## Task
Your task is to extract every line from the material below exactly.
--- begin Raw data ---
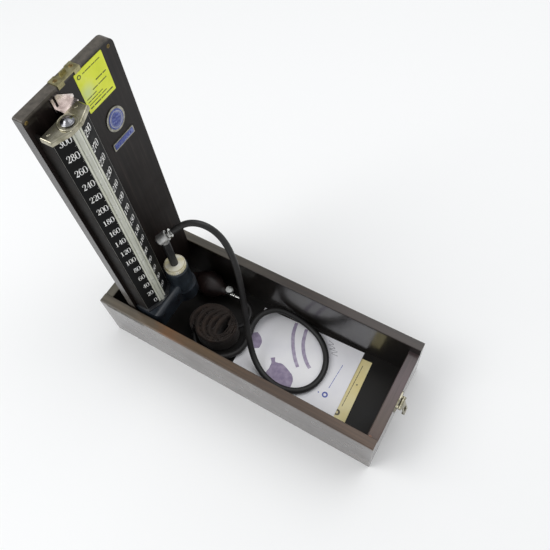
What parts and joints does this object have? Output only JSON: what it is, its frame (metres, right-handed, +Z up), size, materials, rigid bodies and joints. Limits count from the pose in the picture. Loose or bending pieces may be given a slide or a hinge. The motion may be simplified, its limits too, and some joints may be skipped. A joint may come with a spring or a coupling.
{
  "type": "desk mercury sphygmomanometer",
  "caption": "Desk mercury blood pressure monitor in a long wooden case: tray with hose, rolled cuff and bulb, upright lid with a roof-shaped scale column, glass tube and reservoir.",
  "frame": {"origin": "centre of the tray's underside", "axes": "+X towards the tray's far right end with the clasp, +Y towards the rear wall across the tray, +Z up along the open lid"},
  "size_m": [0.393, 0.14, 0.42],
  "materials": {
    "case_wood": "dark stained, worn brown at the rims",
    "tray_inside": "near-black lining paint",
    "lid_wood": "dark stain, satin",
    "steel": "aged nickel plate",
    "brass": "dulled brass screws",
    "enamel": "glossy dark enamel",
    "scale_black": "black enamel with white numerals",
    "backing": "pale grey-green enamel",
    "glass": "clear, slightly aged",
    "mercury": "liquid metal",
    "washer": "old leather-coloured seal",
    "chrome": "polished",
    "ivory": "ivory, knurled",
    "hose_rubber": "black, satin",
    "bulb_rubber": "dark reddish brown",
    "cuff_cloth": "dark woven cotton",
    "paper": "coated white paper",
    "card": "cream card",
    "yellow": "bright yellow sticker",
    "badge": "blue enamel in a silver rim"
  },
  "bodies": {
    "case": {"front_wall": "case_wood", "rear_wall": "case_wood", "left_wall": "case_wood", "right_wall": "case_wood", "floor_board": "tray_inside", "front_pivot_strip": "steel", "rear_pivot_strip": "steel", "front_pivot_pin": "steel", "rear_pivot_pin": "steel", "clasp_base": "steel", "clasp_pin": "steel", "clasp_screws": "brass", "leaflet": "paper", "card": "card", "rolled_cuff": "cuff_cloth", "inflation_bulb": "bulb_rubber", "bulb_air_inlet": "chrome", "release_valve": "chrome", "bulb_tube": "hose_rubber", "air_hose": "hose_rubber"},
    "lid": {"lid_board": "lid_wood", "strike_plate": "steel", "strike_screws": "brass", "lid_corner_screws": "brass", "yellow_label": "yellow", "oval_badge": "badge", "bar_badge": "badge", "hanger_plate": "steel", "column_case": "enamel", "scale_plate_left": "scale_black", "scale_plate_right": "scale_black", "tube_backing": "backing", "glass_tube": "glass", "tube_mercury": "mercury", "tube_washers": "washer", "head_bracket": "steel", "bracket_screws": "steel", "nut_stud": "steel", "iron_foot": "enamel", "foot_strip": "steel", "foot_screws": "steel", "reservoir_pot": "enamel", "reservoir_mercury": "mercury", "reservoir_stem": "enamel", "hose_elbow": "chrome", "elbow_ring": "chrome"},
    "hasp": {"clasp_hasp": "steel"},
    "release_screw_body": {"release_screw": "chrome"},
    "dome_nut_body": {"dome_nut": "chrome"},
    "cap_body": {"reservoir_cap": "ivory"}
  },
  "joints": [
    {"name": "lid_hinge", "type": "hinge", "parent": "case", "child": "lid", "pos_m": [-0.149, 0, 0.08], "axis": [0, 1, 0], "range_deg": [0, 90], "deforming": ["air_hose"]},
    {"name": "clasp_swing", "type": "hinge", "parent": "case", "child": "hasp", "pos_m": [0.1947, 0, 0.058], "axis": [0, -1, 0], "range_deg": [-10, 150]},
    {"name": "release_screw_turn", "type": "hinge", "parent": "case", "child": "release_screw_body", "pos_m": [-0.071, 0.039, 0.033], "axis": [0, 0, 1], "range_deg": [0, 360]},
    {"name": "dome_nut_turn", "type": "hinge", "parent": "lid", "child": "dome_nut_body", "pos_m": [-0.123, -0.031, 0.4015], "axis": [0, 0, 1], "continuous": true},
    {"name": "cap_turn", "type": "hinge", "parent": "lid", "child": "cap_body", "pos_m": [-0.117, 0.006, 0.117], "axis": [0, 0, 1], "continuous": true}
  ]
}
--- end Raw data ---
## Result for this task
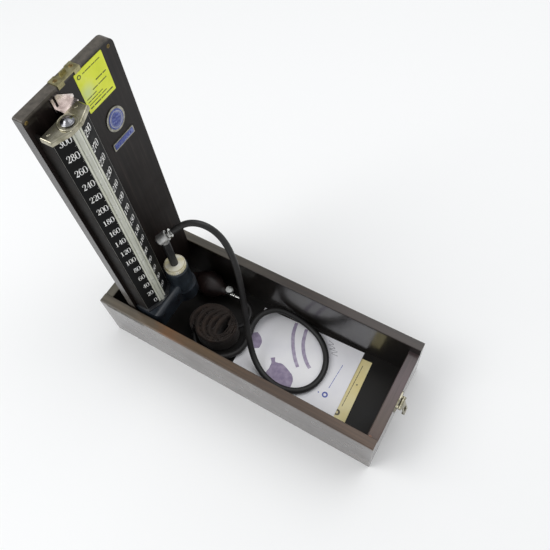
What parts and joints does this object have? Output only JSON: what it is, its frame (metres, right-handed, +Z up), size, materials, rigid bodies and joints. Limits count from the pose in the picture. Loose or bending pieces may be given a slide or a hinge. The motion may be simplified, its limits too, and some joints may be skipped. A joint may come with a spring or a coupling.
{
  "type": "desk mercury sphygmomanometer",
  "caption": "Desk mercury blood pressure monitor in a long wooden case: tray with hose, rolled cuff and bulb, upright lid with a roof-shaped scale column, glass tube and reservoir.",
  "frame": {"origin": "centre of the tray's underside", "axes": "+X towards the tray's far right end with the clasp, +Y towards the rear wall across the tray, +Z up along the open lid"},
  "size_m": [0.393, 0.14, 0.42],
  "materials": {
    "case_wood": "dark stained, worn brown at the rims",
    "tray_inside": "near-black lining paint",
    "lid_wood": "dark stain, satin",
    "steel": "aged nickel plate",
    "brass": "dulled brass screws",
    "enamel": "glossy dark enamel",
    "scale_black": "black enamel with white numerals",
    "backing": "pale grey-green enamel",
    "glass": "clear, slightly aged",
    "mercury": "liquid metal",
    "washer": "old leather-coloured seal",
    "chrome": "polished",
    "ivory": "ivory, knurled",
    "hose_rubber": "black, satin",
    "bulb_rubber": "dark reddish brown",
    "cuff_cloth": "dark woven cotton",
    "paper": "coated white paper",
    "card": "cream card",
    "yellow": "bright yellow sticker",
    "badge": "blue enamel in a silver rim"
  },
  "bodies": {
    "case": {"front_wall": "case_wood", "rear_wall": "case_wood", "left_wall": "case_wood", "right_wall": "case_wood", "floor_board": "tray_inside", "front_pivot_strip": "steel", "rear_pivot_strip": "steel", "front_pivot_pin": "steel", "rear_pivot_pin": "steel", "clasp_base": "steel", "clasp_pin": "steel", "clasp_screws": "brass", "leaflet": "paper", "card": "card", "rolled_cuff": "cuff_cloth", "inflation_bulb": "bulb_rubber", "bulb_air_inlet": "chrome", "release_valve": "chrome", "bulb_tube": "hose_rubber", "air_hose": "hose_rubber"},
    "lid": {"lid_board": "lid_wood", "strike_plate": "steel", "strike_screws": "brass", "lid_corner_screws": "brass", "yellow_label": "yellow", "oval_badge": "badge", "bar_badge": "badge", "hanger_plate": "steel", "column_case": "enamel", "scale_plate_left": "scale_black", "scale_plate_right": "scale_black", "tube_backing": "backing", "glass_tube": "glass", "tube_mercury": "mercury", "tube_washers": "washer", "head_bracket": "steel", "bracket_screws": "steel", "nut_stud": "steel", "iron_foot": "enamel", "foot_strip": "steel", "foot_screws": "steel", "reservoir_pot": "enamel", "reservoir_mercury": "mercury", "reservoir_stem": "enamel", "hose_elbow": "chrome", "elbow_ring": "chrome"},
    "hasp": {"clasp_hasp": "steel"},
    "release_screw_body": {"release_screw": "chrome"},
    "dome_nut_body": {"dome_nut": "chrome"},
    "cap_body": {"reservoir_cap": "ivory"}
  },
  "joints": [
    {"name": "lid_hinge", "type": "hinge", "parent": "case", "child": "lid", "pos_m": [-0.149, 0, 0.08], "axis": [0, 1, 0], "range_deg": [0, 90], "deforming": ["air_hose"]},
    {"name": "clasp_swing", "type": "hinge", "parent": "case", "child": "hasp", "pos_m": [0.1947, 0, 0.058], "axis": [0, -1, 0], "range_deg": [-10, 150]},
    {"name": "release_screw_turn", "type": "hinge", "parent": "case", "child": "release_screw_body", "pos_m": [-0.071, 0.039, 0.033], "axis": [0, 0, 1], "range_deg": [0, 360]},
    {"name": "dome_nut_turn", "type": "hinge", "parent": "lid", "child": "dome_nut_body", "pos_m": [-0.123, -0.031, 0.4015], "axis": [0, 0, 1], "continuous": true},
    {"name": "cap_turn", "type": "hinge", "parent": "lid", "child": "cap_body", "pos_m": [-0.117, 0.006, 0.117], "axis": [0, 0, 1], "continuous": true}
  ]
}